> Objective
Print, exactly and completely, every entry in the data.

> Material for this task

┌──

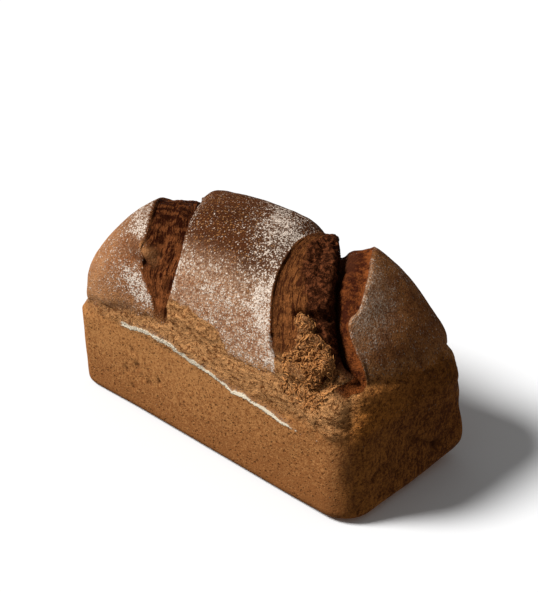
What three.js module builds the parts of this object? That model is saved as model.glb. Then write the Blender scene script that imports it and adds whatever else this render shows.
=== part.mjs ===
// A tin loaf: straight walls from the tin, and a crust that rose over the rim and burst along two cuts.
// Millimetres, +Z up, +X along the loaf, -Y the front. The origin is the middle of the flat base.
import * as THREE from 'three';
import { mergeVertices } from 'three/addons/utils/BufferGeometryUtils.js';

// Driving sizes
const LENGTH = 240;
const WIDTH = 109;
const RIM = 57; // top of the straight walls
const RISE = 86; // dome above the rim
const TAPER = 1.2; // how far the walls lean in at the base
const HALF_LENGTH = LENGTH / 2;
const HALF_WIDTH = WIDTH / 2;

// Rounding along the bottom edge, and what is added to it towards each end and corner
const FOOT = { radius: 7, leftEnd: -2, rightEnd: 3.5, backRight: 5, frontRight: 1.5 };

// Plan radii of the upright corners
const LEFT_CORNERS = 14;
const FRONT_RIGHT_CORNER = 20;
const BACK_RIGHT_CORNER = { base: 6, rim: 20 };

// The dome is a superellipse both ways, fuller at the -X end than at the +X end
const SIDE_POWER = 2.52;
const LEFT_END_POWER = 2.5;
const RIGHT_END_POWER = 2.12;
const POWER_CHANGE = [-0.3, 0.3]; // where one end's power turns into the other's, in half lengths
const RIGHT_END_LIFT = 0.03;
const PLAN_POWER = 2.65; // how the grid's rows draw together towards the ends

// Corners are fully round in plan at the rim, and the rounding dies away up the dome
const RIM_ROUNDING = 2;
const ROUNDING_SOFTNESS = 0.003;

// Mesh: columns in each stretch between the edge lines below, rows across the dome, rows up the walls
const COLUMNS = [16, 9, 17, 10, 3, 5, 12];
const ROWS = 50;
const WALL_ROWS = 8;
const WALL_CROWD = 1.25; // wall rows crowd towards the base
const END_CROWD = 1.3; // columns crowd towards the ends, where the dome is steep

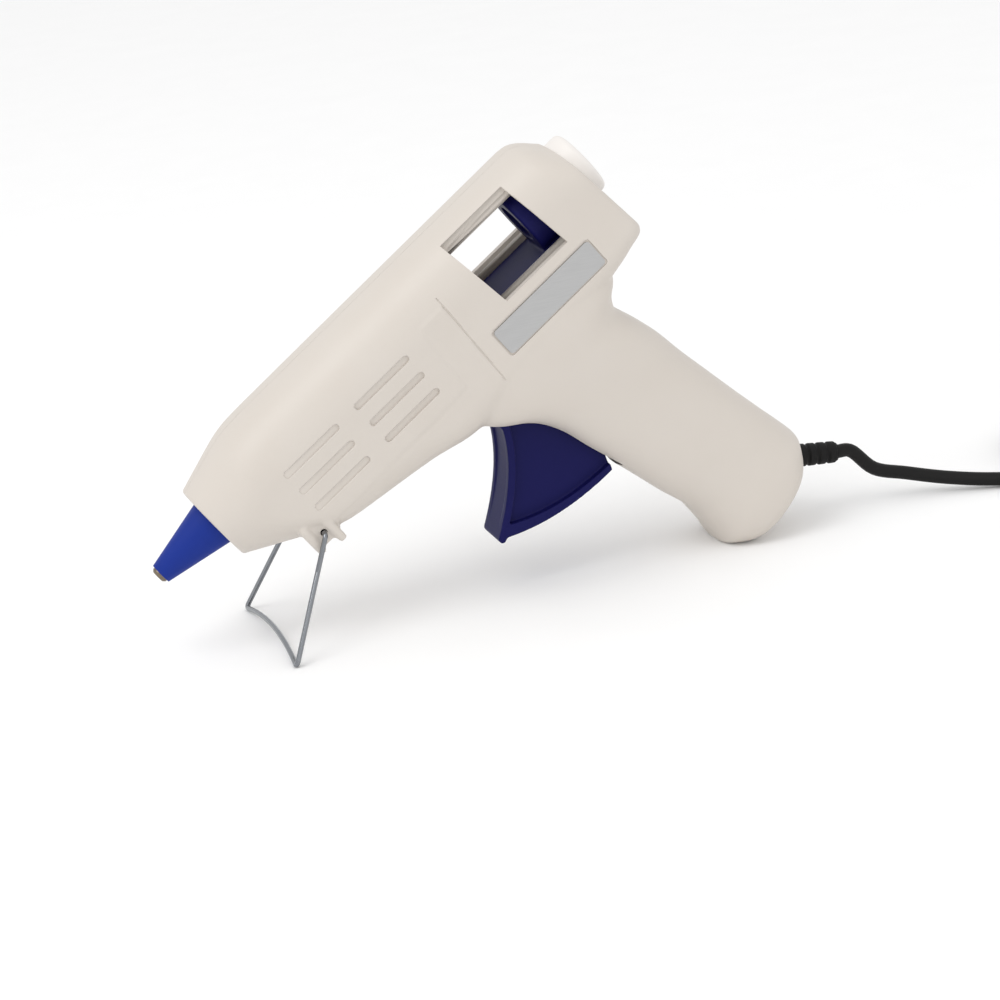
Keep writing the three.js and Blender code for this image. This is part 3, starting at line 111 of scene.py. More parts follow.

└──

> Task solution
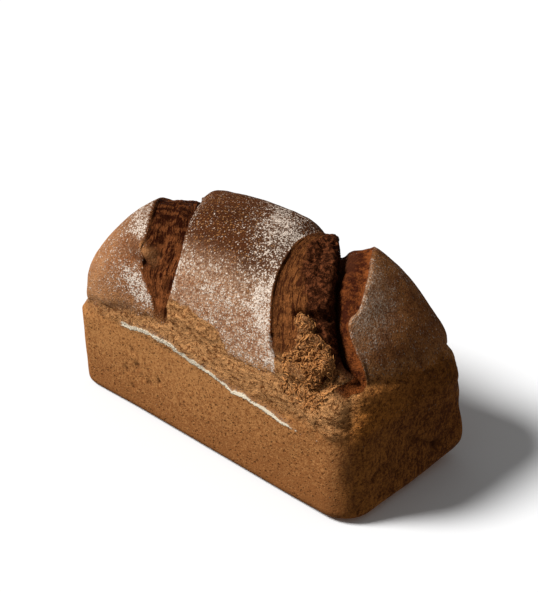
What three.js module builds the parts of this object? That model is saved as model.glb. Then write the Blender scene script that imports it and adds whatever else this render shows.
=== part.mjs ===
// A tin loaf: straight walls from the tin, and a crust that rose over the rim and burst along two cuts.
// Millimetres, +Z up, +X along the loaf, -Y the front. The origin is the middle of the flat base.
import * as THREE from 'three';
import { mergeVertices } from 'three/addons/utils/BufferGeometryUtils.js';

// Driving sizes
const LENGTH = 240;
const WIDTH = 109;
const RIM = 57; // top of the straight walls
const RISE = 86; // dome above the rim
const TAPER = 1.2; // how far the walls lean in at the base
const HALF_LENGTH = LENGTH / 2;
const HALF_WIDTH = WIDTH / 2;

// Rounding along the bottom edge, and what is added to it towards each end and corner
const FOOT = { radius: 7, leftEnd: -2, rightEnd: 3.5, backRight: 5, frontRight: 1.5 };

// Plan radii of the upright corners
const LEFT_CORNERS = 14;
const FRONT_RIGHT_CORNER = 20;
const BACK_RIGHT_CORNER = { base: 6, rim: 20 };

// The dome is a superellipse both ways, fuller at the -X end than at the +X end
const SIDE_POWER = 2.52;
const LEFT_END_POWER = 2.5;
const RIGHT_END_POWER = 2.12;
const POWER_CHANGE = [-0.3, 0.3]; // where one end's power turns into the other's, in half lengths
const RIGHT_END_LIFT = 0.03;
const PLAN_POWER = 2.65; // how the grid's rows draw together towards the ends

// Corners are fully round in plan at the rim, and the rounding dies away up the dome
const RIM_ROUNDING = 2;
const ROUNDING_SOFTNESS = 0.003;

// Mesh: columns in each stretch between the edge lines below, rows across the dome, rows up the walls
const COLUMNS = [16, 9, 17, 10, 3, 5, 12];
const ROWS = 50;
const WALL_ROWS = 8;
const WALL_CROWD = 1.25; // wall rows crowd towards the base
const END_CROWD = 1.3; // columns crowd towards the ends, where the dome is steep

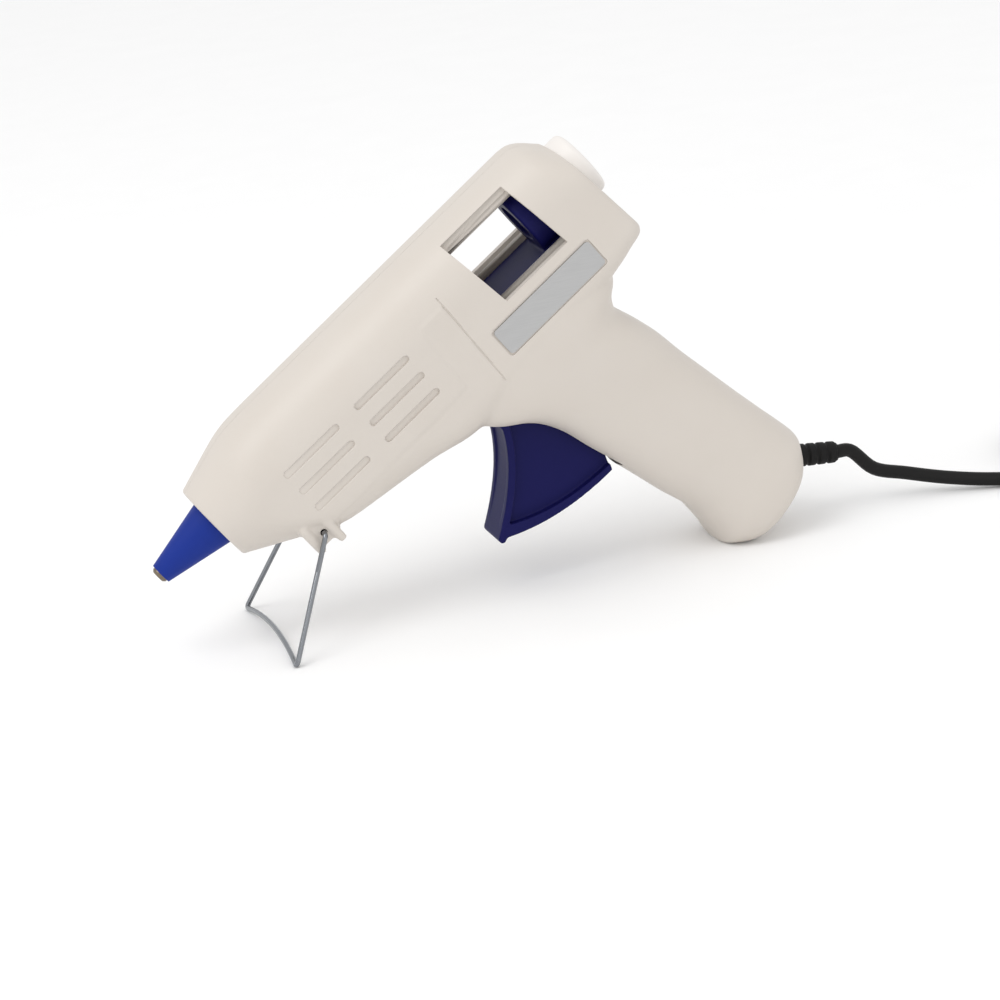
Keep writing the three.js and Blender code for this image. This is part 3, starting at line 111 of scene.py. More parts follow.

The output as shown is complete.